Officials announced earlier in the day that one more person has tested positive for COVID-19 in South Dakota, bringing the state’s total to 11. Authorities confirmed on Monday that one death last week was caused by COVID-19.
The new case is in Minnehaha County, which contains Sioux Falls, the state’s largest city. Five of the people who tested positive for the coronavirus live in the county. The latest case is a woman in her 50s.
All the positive cases have come from people who traveled outside the state and there is currently no evidence of it spreading in communities, officials said.

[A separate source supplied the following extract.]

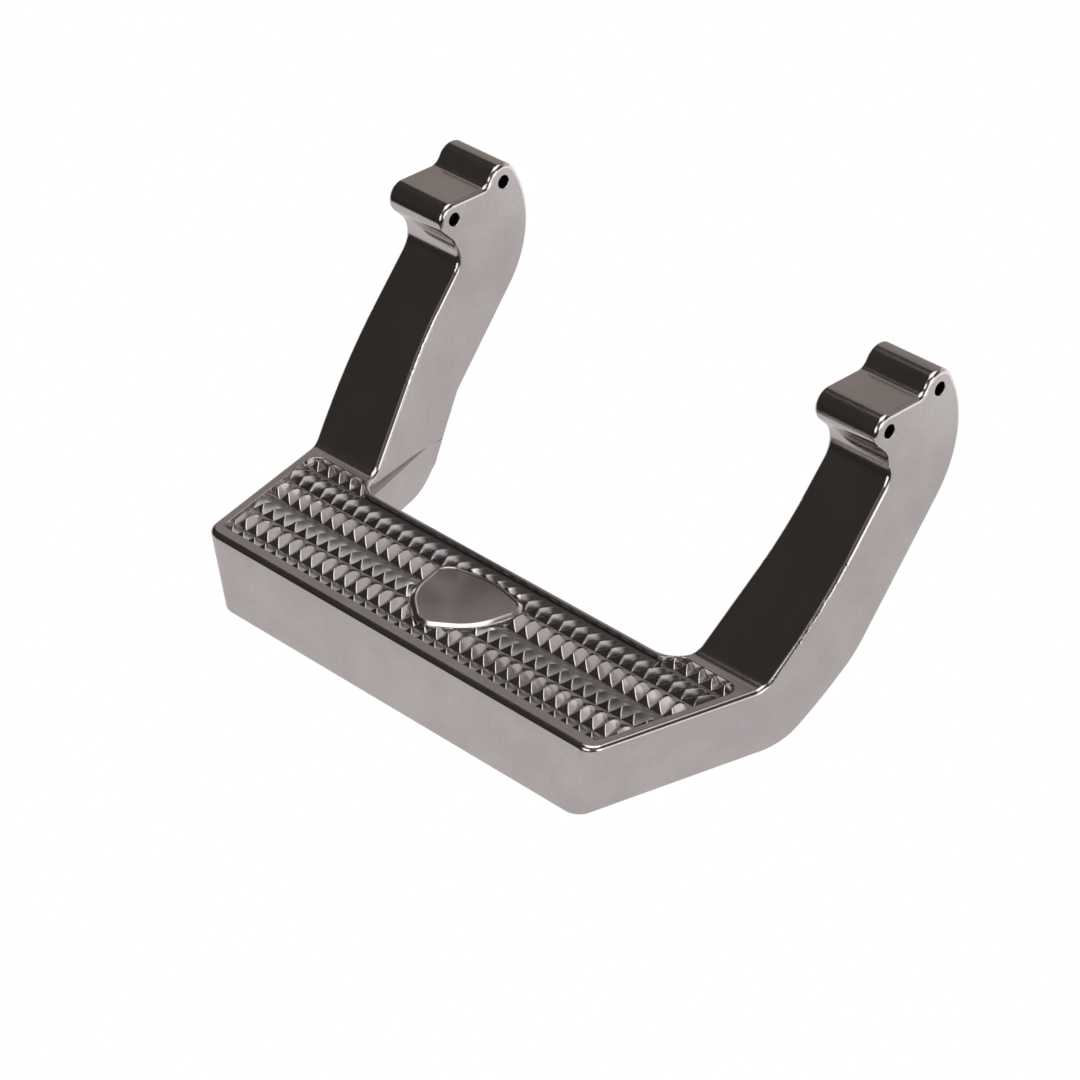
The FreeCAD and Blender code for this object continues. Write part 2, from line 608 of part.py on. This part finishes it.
def check_document():
    """Stop if any object failed or any shape is missing or broken."""
    for item in doc.Objects:
        if "Invalid" in item.State or "Error" in item.State:
            raise RuntimeError(f"{item.Label}: {item.State}")
        if item.TypeId.startswith("Sketcher") and item.solve() != 0:
            raise RuntimeError(f"{item.Label} does not solve")
    for label, item in NODES.items():
        if item.Shape.isNull() or not item.Shape.isValid() or len(item.Shape.Solids) != 1:
            raise RuntimeError(f"{label} has no single valid solid")


NODES = {"step_casting": make_casting()}
check_document()
os.makedirs("parts", exist_ok=True)
for label, item in NODES.items():
    item.Shape.exportStep(f"parts/{label}.step")
    box = item.Shape.optimalBoundingBox()
    print(label, round(item.Shape.Volume), "mm3,", [round(side, 2) for side in
          (box.XMin, box.XMax, box.YMin, box.YMax, box.ZMin, box.ZMax)])
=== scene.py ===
"""Looks for a polished cast hoop step: the casting, its finish, the studio and the camera."""
import math

import bmesh
import bpy
from mathutils import Matrix, Vector


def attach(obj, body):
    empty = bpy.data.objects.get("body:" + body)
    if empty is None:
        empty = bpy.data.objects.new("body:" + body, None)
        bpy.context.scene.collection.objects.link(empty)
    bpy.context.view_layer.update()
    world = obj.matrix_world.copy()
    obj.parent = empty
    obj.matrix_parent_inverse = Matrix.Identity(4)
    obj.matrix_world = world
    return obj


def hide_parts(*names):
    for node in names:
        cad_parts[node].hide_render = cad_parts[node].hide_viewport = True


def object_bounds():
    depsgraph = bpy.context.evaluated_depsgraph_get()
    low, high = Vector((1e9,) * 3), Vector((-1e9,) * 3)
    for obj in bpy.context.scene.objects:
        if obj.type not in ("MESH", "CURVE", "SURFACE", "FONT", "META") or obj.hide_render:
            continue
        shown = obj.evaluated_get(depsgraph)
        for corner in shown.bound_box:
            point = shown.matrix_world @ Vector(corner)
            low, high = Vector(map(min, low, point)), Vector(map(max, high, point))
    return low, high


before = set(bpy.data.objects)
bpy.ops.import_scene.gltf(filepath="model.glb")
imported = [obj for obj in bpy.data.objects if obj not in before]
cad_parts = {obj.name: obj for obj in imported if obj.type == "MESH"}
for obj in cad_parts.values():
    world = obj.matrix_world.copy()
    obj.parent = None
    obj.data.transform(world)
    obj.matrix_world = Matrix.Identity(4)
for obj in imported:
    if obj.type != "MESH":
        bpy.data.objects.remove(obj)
cad_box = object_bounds()

MM = 1000                     # millimetres in a metre
AXES = ((1, 0, 0), (0, 1, 0), (0, 0, 1))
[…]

Noem on Monday met with leaders from two of the state’s largest healthcare providers, Sanford and Avera. The companies announced they would be coordinating to make more tests available and expanding testing to commercial labs. The state health lab has tested over 500 people for COVID-19 but experienced a slow down Monday when it ran low on the supplies needed to conduct the tests.

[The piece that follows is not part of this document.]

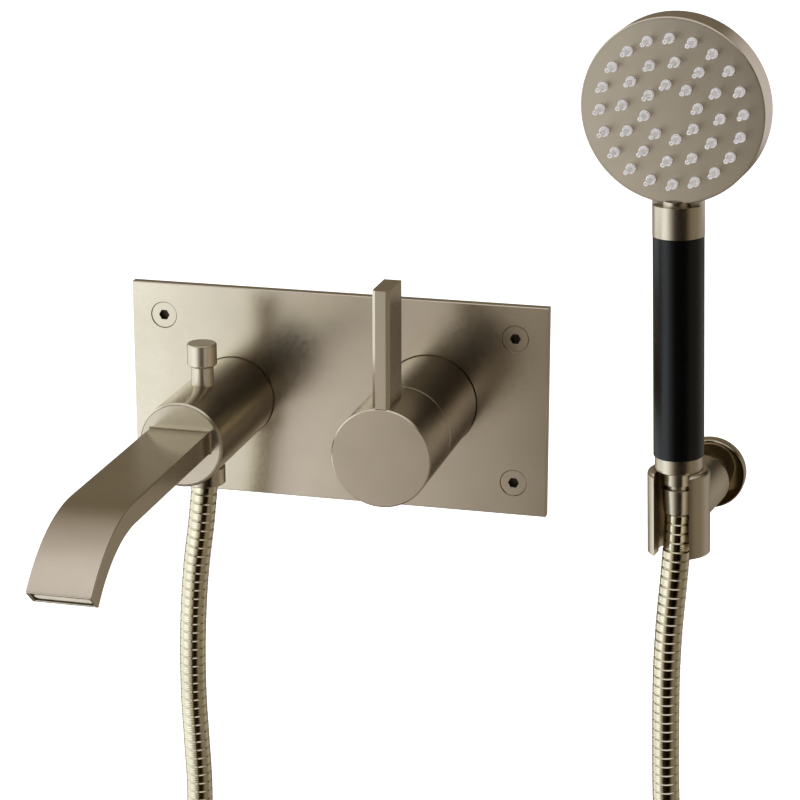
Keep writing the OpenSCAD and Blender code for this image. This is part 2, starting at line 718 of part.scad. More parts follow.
module arm() {
    cylinder(d1 = arm_d - 1.2, d2 = arm_d, h = 0.6);
    translate([0, 0, 0.6]) cylinder(d = arm_d, h = arm_reach - neck_len - 8.6);
}

// Upright tube of the cradle with a rounded lip
module cradle_shell() rotate_extrude() {
    height = cradle_top - cradle_bottom;
    lip = 2.6;
    square([cradle_d / 2, height - lip]);
    square([cradle_d / 2 - lip, height]);
    translate([cradle_d / 2 - lip, height - lip]) circle(r = lip, $fn = 48);
}

// The arm's root is a slice of a ball about the pivot, so it turns inside the rosette's opening
module ball_root() intersection() {
    sphere(d = neck_root_d);
    translate([-neck_root_d, -1, -neck_root_d]) cube([2 * neck_root_d, 4, 2 * neck_root_d]);
}

module holder_rosette() color(dark_metal) from_wall(holder_x, holder_z, 0.2) difference() {
    bevelled_disc(rosette_d, rosette_t, 0.8);
    translate([0, 0, -1]) cylinder(d = neck_root_d + 2 * gap + 0.1, h = 20);
    translate([0, 0, -1]) cylinder(d = bracket_d + 2 * fit, h = 3);
}

// The two screws lie on a slant across the bracket
module at_holder_screws(z) for (s = [-1, 1])
    rotate(wall_screw_turn) translate([s * wall_screw_x, 0, z]) children();

module holder_bracket() color(steel) from_wall(holder_x, holder_z) difference() {
    cylinder(d = bracket_d, h = bracket_t);
    translate([0, 0, -1]) cylinder(d = 3.2, h = 5);
    at_holder_screws(-1) cylinder(d = 4.2, h = 4);
}

module holder_ball_stud() color(steel) {
    holder_frame() sphere(r = ball_r);
    from_wall(holder_x, holder_z) cylinder(d = 3.1, h = 4);
}

module holder_wall_screws() color(steel) from_wall(holder_x, holder_z) at_holder_screws(-wall_screw_grip) {
    cylinder(d = wall_screw_d, h = wall_screw_grip);
    translate([0, 0, wall_screw_grip]) cylinder(d = wall_screw_neck_d, h = bracket_t);
    translate([0, 0, wall_screw_grip + bracket_t]) cylinder(d1 = 6, d2 = 5, h = 0.6);
}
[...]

“We hope by the end of the week to have hundreds and hundreds of tests every day available,”said the CEO of Sanford Kelby Krabbenhoft.

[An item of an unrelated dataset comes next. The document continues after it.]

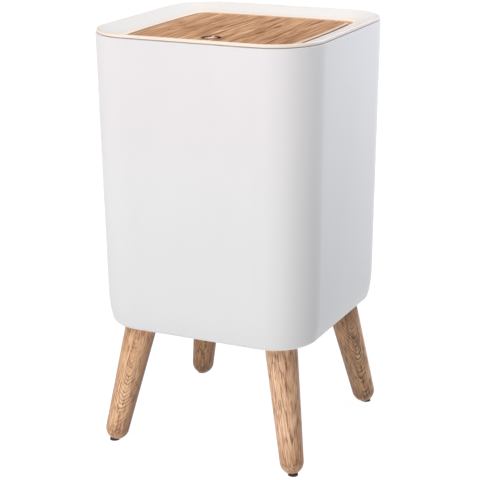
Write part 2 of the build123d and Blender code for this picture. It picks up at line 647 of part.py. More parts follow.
put("latch_spring", latch_spring())

lat = []
for s in (-1, 1):
    x = s * 16.0
    c = rod_z(x, LY, HZ1 - 2.4 - 1.6, HZ1 - 2.4, 2.6) + rod_z(x, LY, HZ1 - 2.5, SHELF_TOP - 0.9, 1.2)
    c = c - box(x - 1.6, x + 1.6, LY - 0.35, LY + 0.35, HZ1 - 4.1, HZ1 - 3.2) - box(x - 0.35, x + 0.35, LY - 1.6, LY + 1.6, HZ1 - 4.1, HZ1 - 3.2)
    lat.append(c)
put("latch_screws", Compound(children=[s.solids()[0] for s in lat]))
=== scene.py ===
import bpy
import math
from mathutils import Matrix, Vector


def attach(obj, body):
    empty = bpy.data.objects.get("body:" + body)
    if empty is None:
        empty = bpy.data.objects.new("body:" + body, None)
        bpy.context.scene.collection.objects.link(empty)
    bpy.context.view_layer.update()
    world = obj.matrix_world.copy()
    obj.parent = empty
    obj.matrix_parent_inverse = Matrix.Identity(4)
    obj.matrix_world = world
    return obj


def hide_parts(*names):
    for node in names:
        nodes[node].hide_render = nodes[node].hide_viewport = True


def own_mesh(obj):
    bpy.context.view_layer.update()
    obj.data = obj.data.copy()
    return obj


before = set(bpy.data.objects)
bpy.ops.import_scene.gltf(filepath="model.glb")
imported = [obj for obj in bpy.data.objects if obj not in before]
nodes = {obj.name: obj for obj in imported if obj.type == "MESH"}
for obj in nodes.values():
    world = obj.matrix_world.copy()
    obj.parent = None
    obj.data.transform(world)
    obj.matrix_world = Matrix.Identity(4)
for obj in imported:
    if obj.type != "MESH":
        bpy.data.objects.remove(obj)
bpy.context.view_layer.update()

scene = bpy.context.scene
scene.view_settings.view_transform = "Standard"
scene.view_settings.look = "None"
scene.view_settings.exposure = 0.0
scene.view_settings.gamma = 1.0


# ---------------------------------------------------------------------------
# Camera, from a fit to the bin's outline
# ---------------------------------------------------------------------------
def make_camera():
    az, el, roll = math.radians(25.439), math.radians(17.199), math.radians(-0.440)
    dist, look_z = 1.544858, 0.203339
    back = Vector((math.sin(az) * math.cos(el), -math.cos(az) * math.cos(el), math.sin(el)))
    right = (-back).cross(Vector((0, 0, 1))).normalized()
    up = right.cross(-back)
    r = math.cos(roll) * right + math.sin(roll) * up
    u = -math.sin(roll) * right + math.cos(roll) * up
    data = bpy.data.cameras.new("camera")
    data.sensor_width = 36.0
    data.lens = 1478.073 * 36.0 / 480.0
    data.shift_x = -(242.659 - 240.0) / 480.0
    data.shift_y = (239.961 - 240.0) / 480.0
    data.clip_start, data.clip_end = 0.05, 200.0
    cam = bpy.data.objects.new("camera", data)
    scene.collection.objects.link(cam)
    m = Matrix((r, u, back)).transposed().to_4x4()
    m.translation = Vector((0, 0, look_z)) + back * dist
    cam.matrix_world = m
    scene.camera = cam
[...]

The governor said that one more week of school closures would give the state time to ramp up testing.
When asked if hospitals needed to brace for similar numbers of infections to the influenza epidemics that infected hundreds of thousands in 1918 and 1958, the governor said, “I believe because of the actions we’ve already taken, we won’t reach that level.”
Noem also raised the possibility of the Legislature funding a response to the outbreak and its economic effects when lawmakers convene for one day at the end of the month.
“The virus is having a ripple effect across the state,” Noem said.
Earlier in the day, Sioux Falls Mayor Paul TenHaken said bar and restaurant owners are particularly concerned with the drop off in customers. The city is not mandating any bar or restaurant shutdowns, but encouraging businesses to follow guidelines from the Centers for Disease Control and Prevention to limit gatherings to 10 or fewer people. He said the city is trying to help encourage people to order takeout.
For most people, the coronavirus causes only mild or moderate symptoms, such as fever and cough. For some, especially older adults and people with existing health problems, it can cause more severe illness, including pneumonia.
Sioux Falls also is setting up a fund to help people financially impacted by the outbreak. So far, businesses and nonprofits have donated $700,000. TenHaken asked landlords to be lenient on renters hit by the economic slow down.
“The last thing we want to see is evictions right now,” he said.